The best advice to safeguard against the effects of these satellites is to do what the pros do and plan your observations accordingly. Now that we know WHEN these satellites are most likely to leave a trail in our images and WHERE they will be in the sky, we can point our telescopes elsewhere or end our imaging well before morning twilight.
Another tip would be to decrease exposure times under twilight hours and do more stacking. To the extent that you do get some images with satellite trails, you can simply discard them as you build the stack. There are techniques for removing them from your images, but those can leave artifacts and are not desirable if you’re doing any kind of photometry.

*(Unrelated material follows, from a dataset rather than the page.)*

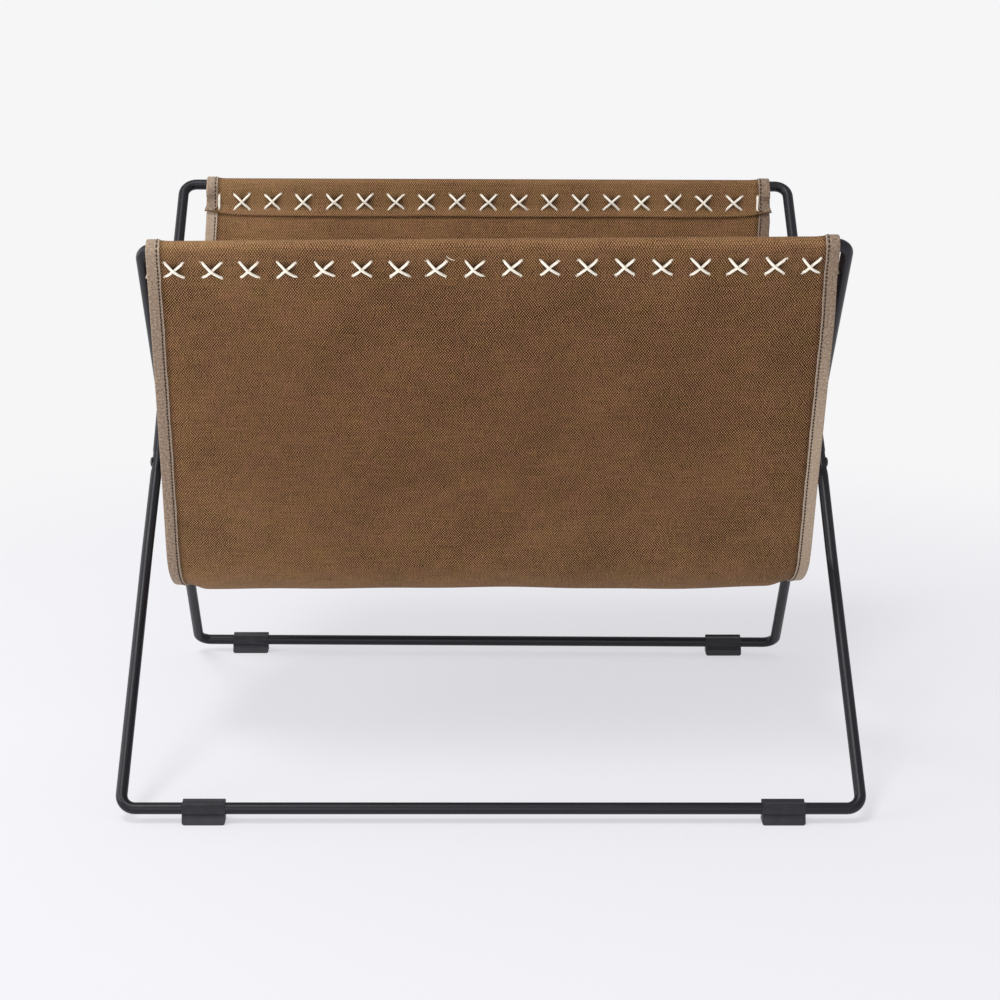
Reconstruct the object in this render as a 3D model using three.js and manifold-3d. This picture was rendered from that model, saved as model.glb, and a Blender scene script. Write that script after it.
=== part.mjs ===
// A folding magazine rack: two closed loops of bent rod, crossed like an X and riveted together at
// both sides, carry one long canvas panel that hangs between the two top bars as a deep pouch.
// Each end of the panel is folded in over its bar and laced down, and tape binds its long edges.
//
// Millimetres. X runs along the bars, +Y to the back, +Z up. The origin is on the floor under the
// middle of the rack.

import * as THREE from 'three';
import { mergeVertices } from 'three/addons/utils/BufferGeometryUtils.js';
import Module from 'manifold-3d';

const wasm = await Module();
wasm.setup();

// Rod frames. The wide loop runs from the front floor bar to the back top bar, and the narrow loop
// from the front top bar to the back floor bar. Half widths are at the pivot, to the rod's middle,
// and each leg leans outwards on its way down, so a loop is a little wider at its floor bar.
const rodDiameter = 6.35;
const wideHalfWidth = 200;
const narrowHalfWidth = 191.3;
const legSplay = 0.0235;
const floorBarReach = 150;
const topBarReach = 140.3;
const floorBarHeight = 8.42;
const topBarHeight = 320.5;
const bendRadius = 8;
const bendSteps = 5;
const rodSides = 16;

// Pivot: the rod is pressed flat around the rivet, and a spacer keeps the two loops apart.
const flatDepth = 0.5;
const flatLength = 10;
const shankRadius = 1.6;
const rivetHeadRadius = 3;
const rivetHeadHeight = 1.4;
const spacerRadius = 4.2;
const gap = 0.3;

// Clip feet: an upside-down channel that snaps over the floor bar.
const footLength = 24;
const footWidth = 8.8;
const footHeight = 12.5;
const footSpacing = 160.6;
const footCornerRadius = 1.6;

// Canvas panel: a round-bottomed pouch, straight sides and a sleeve round each top bar. Its half
// width is at the bars, and the spread is what it gains for each millimetre that it hangs lower.
const canvasThickness = 1;
const canvasHalfWidth = 181.9;
const canvasSpread = 0.00015;
const pouchRadius = 50;
const pouchBottom = 93.2;
const sleeveRadius = 5.6;
const flapLength = 20.4;
const flapSpacing = 1.4;
const pinchDistance = 4.6;

// Binding tape, folded round each long edge of the canvas.
const tapeWidth = 7.6;
const tapeThickness = 0.6;

// Lacing: a closed run of cord through pairs of eyelets, crossed on both faces of the hem.
const cordRadius = 0.62;
const eyeletPairs = 36;
const eyeletPitch = 9.96;
const eyeletSize = 1.9;
const upperRow = 6.2;
const lowerRow = 15.8;

const rodRadius = rodDiameter / 2;
const legRise = topBarHeight - floorBarHeight;
const legRun = topBarReach + floorBarReach;
const legAngle = Math.atan2(legRise, legRun);
const lowerLeg = floorBarReach / Math.cos(legAngle);
const upperLeg = topBarReach / Math.cos(legAngle);
const pivotHeight = floorBarHeight + legRise * floorBarReach / legRun;

const rack = new THREE.Group();

const finish = {
  rod: new THREE.MeshStandardMaterial({ color: 0x2d2d2f, roughness: 0.45, metalness: 0.1 }),
  rivet: new THREE.MeshStandardMaterial({ color: 0x303033, roughness: 0.4, metalness: 0.6 }),
  spacer: new THREE.MeshStandardMaterial({ color: 0x222224, roughness: 0.6, metalness: 0 }),
  foot: new THREE.MeshStandardMaterial({ color: 0x35363a, roughness: 0.65, metalness: 0 }),
  canvas: new THREE.MeshStandardMaterial({ color: 0x72563c, roughness: 0.9, metalness: 0 }),
  tape: new THREE.MeshStandardMaterial({ color: 0xa5927f, roughness: 0.9, metalness: 0 }),
  cord: new THREE.MeshStandardMaterial({ color: 0xe4dccb, roughness: 0.85, metalness: 0 }),
};

// A closed geometry as a solid that can be joined and cut.
function solid(geometry) {
  const bare = geometry.index ? geometry.clone() : geometry;
  bare.deleteAttribute('normal');
  bare.deleteAttribute('uv');
  const merged = mergeVertices(bare, 1e-4);
  return new wasm.Manifold(new wasm.Mesh({
    numProp: 3,
    vertProperties: new Float32Array(merged.attributes.position.array),
    triVerts: new Uint32Array(merged.index.array),
  }));
}

// The solid as a geometry again.
function surface(body) {
  const { vertProperties, triVerts } = body.getMesh();
  const geometry = new THREE.BufferGeometry();
  geometry.setAttribute('position', new THREE.BufferAttribute(vertProperties, 3));
  geometry.setIndex(new THREE.BufferAttribute(triVerts, 1));
  return geometry;
}

function addPiece(name, geometry, material) {
  const piece = new THREE.Mesh(geometry, material);
  piece.name = name;
  rack.add(piece);
  return piece;
}

// A closed run through stations. A sweep puts one ring at each station and none in between.
class ClosedRun extends THREE.Curve {
  constructor(stations) {
    super();
    this.stations = stations;
  }

  station(index) {
    const count = this.stations.length;
    return this.stations[(index + count) % count];
  }

  getPointAt(t, target = new THREE.Vector3()) {
    return target.copy(this.station(Math.round(t * this.stations.length)));
  }

  getTangentAt(t, target = new THREE.Vector3()) {
    const index = Math.round(t * this.stations.length);
    const arriving = this.station(index).clone().sub(this.station(index - 1)).normalize();
    const leaving = this.station(index + 1).clone().sub(this.station(index)).normalize();
    return target.copy(arriving).add(leaving).normalize();
  }

  tube(radius, sides) {
    return new THREE.TubeGeometry(this, this.stations.length, radius, sides, true);
  }
}

function arc(centre, radius, from, to, steps) {
  const points = [];
  for (let step = 0; step <= steps; step += 1) {
    const angle = from + (to - from) * step / steps;
    points.push(new THREE.Vector2(
      centre.x + radius * Math.cos(angle),
      centre.y + radius * Math.sin(angle),
    ));
  }
  return points;
}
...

The Problem is Only Going to Get Worse
The studies done so far by the professionals apply to what’s been launched so far. As mentioned above, there are tens of thousands of satellites destined to be launched in the coming years. While the times and locations of when and where they will appear in our observing runs won’t change (the geometry causing the problem is the same), the number of satellites we see during twilight will increase significantly.
SpaceX and Starlink are working with astronomers and promising to create special anti-reflective coatings that won’t flash so much light back to the ground, but those efforts won’t solve the problem entirely.

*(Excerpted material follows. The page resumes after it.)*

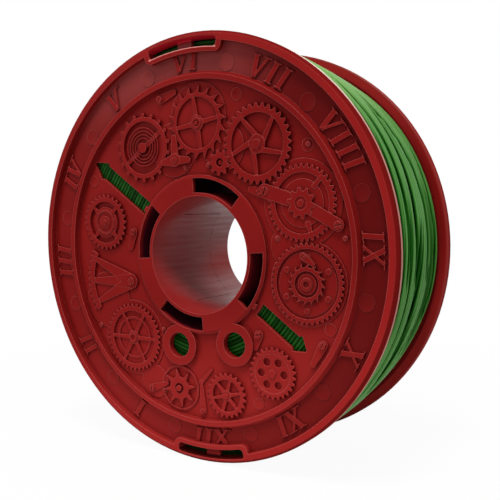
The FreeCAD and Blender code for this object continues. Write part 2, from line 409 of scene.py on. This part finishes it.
def drift(y, degrees):
    """How far the strands bend across, as one, on their way down the right side:
    all of them to the front below 30 degrees, and those right of the middle first
    fan out to the rear below 60 degrees."""
    forward = swell((30 - degrees) % 360, 80, 80, 200)
    fan = swell((60 - degrees) % 360, 40, 70, 150)
    fan *= max(0, math.sin(math.pi * (min(max(y, -6), 26) + 6) / 32))
    return 4.0 * fan - 7.5 * forward


# the outer layer, one strand from flange to flange: it steps to its next place in
# a short stretch of each turn, wavers a little, and tucks both its ends under
STEPS = 120
STEP_SHARE = 0.3
LEAD_IN = 96
LEAD_OUT = 14
TUCK_STEPS = 12
TUCK = 1.2 * STRAND
WAVER = 0.35
pitch = (2 * WOUND_ROOM - STRAND - 0.1) / TURNS
last = TURNS * STEPS + LEAD_OUT
points = []
for step in range(-LEAD_IN, last + 1):
    index = min(max(step // STEPS, 0), TURNS - 1)
    share = min(max((step / STEPS - index) / STEP_SHARE, 0), 1)
    y = pitch * (index + eased(share) - TURNS / 2)
    degrees = (step * 360 / STEPS - 40) % 360
    to_end = min(step + LEAD_IN, last - step)
    tuck = TUCK * max(0, 1 - to_end / TUCK_STEPS)
    waver = WAVER * math.sin(math.radians(2 * degrees) + WAVER * y)
    y += (1 - (y / WOUND_ROOM) ** 2) * (drift(y, degrees) + waver)
    radius = wound_radius(y, degrees) - STRAND / 2 - tuck - hollow_depth(y, degrees)
    angle = math.radians(degrees)
    points.append(Vector((radius * math.cos(angle), y, radius * math.sin(angle))) * MM)
outer_layer = tube("outer_layer", points, STRAND * MM, 8)

# how deep each part of the strand lies, for its finish
depths = []
for vert in outer_layer.data.vertices:
    x, y, z = vert.co / MM
    depths.append(wound_radius(y, math.degrees(math.atan2(z, x))) - math.hypot(x, z))
outer_layer.data.attributes.new("depth", "FLOAT", "POINT").data.foreach_set("value", depths)


def green_plastic(name, dark, light, sheen, gaps):
    """The filament's finish: sheen is its gloss, gaps how dark the painted shade in the lines
    between layers is.
    """
    green = Finish(bpy.data.materials.new(name))
    place = green.add("TexCoord", output=3)
    across, along, up = (green.part(place, axis) for axis in range(3))
    radius = (across * across + up * up) ** 0.5
    cloud = green.add("TexNoise", inputs={"Vector": place, "Scale": 45.0, "Detail": 2.0})
    grain = green.add("TexNoise", inputs={"Vector": place, "Scale": 1800.0, "Detail": 2.0})
    colour = green.add("ValToRGB", {"stops": ((0.30, dark), (0.70, light))}, {"Fac": cloud})
    # painted light: the winding is lighter and yellower towards its top
    colour = green.blend(green.past(up, 50, 92) * 0.65, colour, (0.215, 0.430, 0.090, 1))

    # painted shade in the lines between the layers and in the hollows between the outer strands
    layers = green.add("TexNoise", {"noise_dimensions": "1D"},
                       {"W": radius, "Scale": 330.0, "Detail": 1.0})
    colour = green.blend(green.step(layers, 0.56, 0.40) * gaps, colour, (0.002, 0.016, 0.001, 1))
    depth = green.add("Attribute", {"attribute_name": "depth"}, output=2)
    hollow = green.step(depth, 0.2, 1.1)
    colour = green.blend(hollow * 0.93, colour, (0.001, 0.056, 0.0005, 1))

    # painted shade: little light reaches the ends behind the rim slots
    side = green.add("Math", {"operation": "ABSOLUTE"}, {0: along})
    ends = green.past(side, 25.5, 26.8)
    colour = green.blend(ends * green.past(up, -89, -94) * 0.95, colour, (0.002, 0.004, 0.001, 1))
    colour = green.blend(ends * green.past(up, 89, 94) * 0.8, colour, (0.002, 0.030, 0.001, 1))
    # painted shade in creases and recesses, by ambient occlusion
    open_sky = green.add("AmbientOcclusion", {"samples": 5}, {"Distance": 3.0 * MM}, output=1)
    colour = green.blend((1 - open_sky) * 0.9, colour, (0.0006, 0.034, 0.0002, 1))

    proud = 1 - green.step(depth, 0.05, 0.7)
    normal = green.add("Bump", inputs={"Strength": 0.15, "Distance": 0.02 * MM, "Height": grain})
    return green.close(green.add("BsdfPrincipled", inputs={
        "Base Color": colour,
        "Roughness": cloud * 0.12 + 0.45,
        "Specular IOR Level": 0.02,
        "Coat Weight": proud * (green.past(up, -60, 40) * 0.6 + 0.4) * sheen,
        "Coat Roughness": 0.32,
        "Normal": normal}))


outer_green = green_plastic("green_filament", (0.070, 0.235, 0.042, 1),
                            (0.095, 0.290, 0.056, 1), 0.45, 0.1)
# the wound body is the same filament, painted darker as shade
shaded_inner_green = green_plastic("shaded_green_filament", (0.013, 0.080, 0.009, 1),
                            (0.022, 0.105, 0.016, 1), 0.05, 0.75)
finish_piece(wound_body, "wound_filament", shaded_inner_green)
finish_piece(outer_layer, "wound_outer_layer", outer_green)
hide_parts("filament_core")
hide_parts("filament_outer_layer")


# The dial: Roman hour numerals that stand a little proud of the sunken band round
# each face, tops outwards. They are part of the moulding, cut into the mould as
# broad and hair strokes with thin serifs.

FIELD = WIDTH / 2 - 3.4
DIAL_FLOOR = WIDTH / 2 - 2.9
NUMERALS = ("IX", "VIII", "VII", "VI", "V", "IV", "III", "II", "I", "XII", "XI", "X")
LETTER_WIDTH = {"I": 6.1, "V": 9.5, "X": 9.5}
LETTER_LEAN = 3.0
STROKE = 2.3
HAIR_STROKE = 1.2
SERIF_HALF = 2.1
SERIF = 0.6
SLANT = 0.083
PROUD = 0.95
ROOT = 0.2
NUMERAL_IN = 83.9
NUMERAL_MID = 89.0
NUMERAL_H = 9.6
SHORT_H = 7.6
SLOTS_AT = (94.1, 274.1)

# the face is built flat, x to the right and y up, with z out of the plastic; the
# rear half is the front one turned over about the line through the slots
FACE_TURN = Matrix.Rotation(math.radians(90), 4, "X")
OVER_AXIS = Vector((math.cos(math.radians(SLOTS_AT[0])), 0, math.sin(math.radians(SLOTS_AT[0]))))
TURN_OVER = Matrix.Rotation(math.pi, 4, OVER_AXIS)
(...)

If you are working on creating images using large swaths of sky, you would be wise to think about this issue. With planning and shorter exposures, you should be able to mitigate much of the effects of these things. Professional astronomers are mostly worried about their surveys: these are programs that plan to image the entire night sky several times a week. For them, removing the satellite trails from their data without losing photometric accuracy will be a huge problem. They expect to lose about 30 percent of their data to satellite noise. For most of us however, looking up from our small backyard observatories, the problem is much easier to deal with.
On the bright side, you can get a Starlink internet connection to your remote observing location and stream Netflix while your telescope is gathering photons.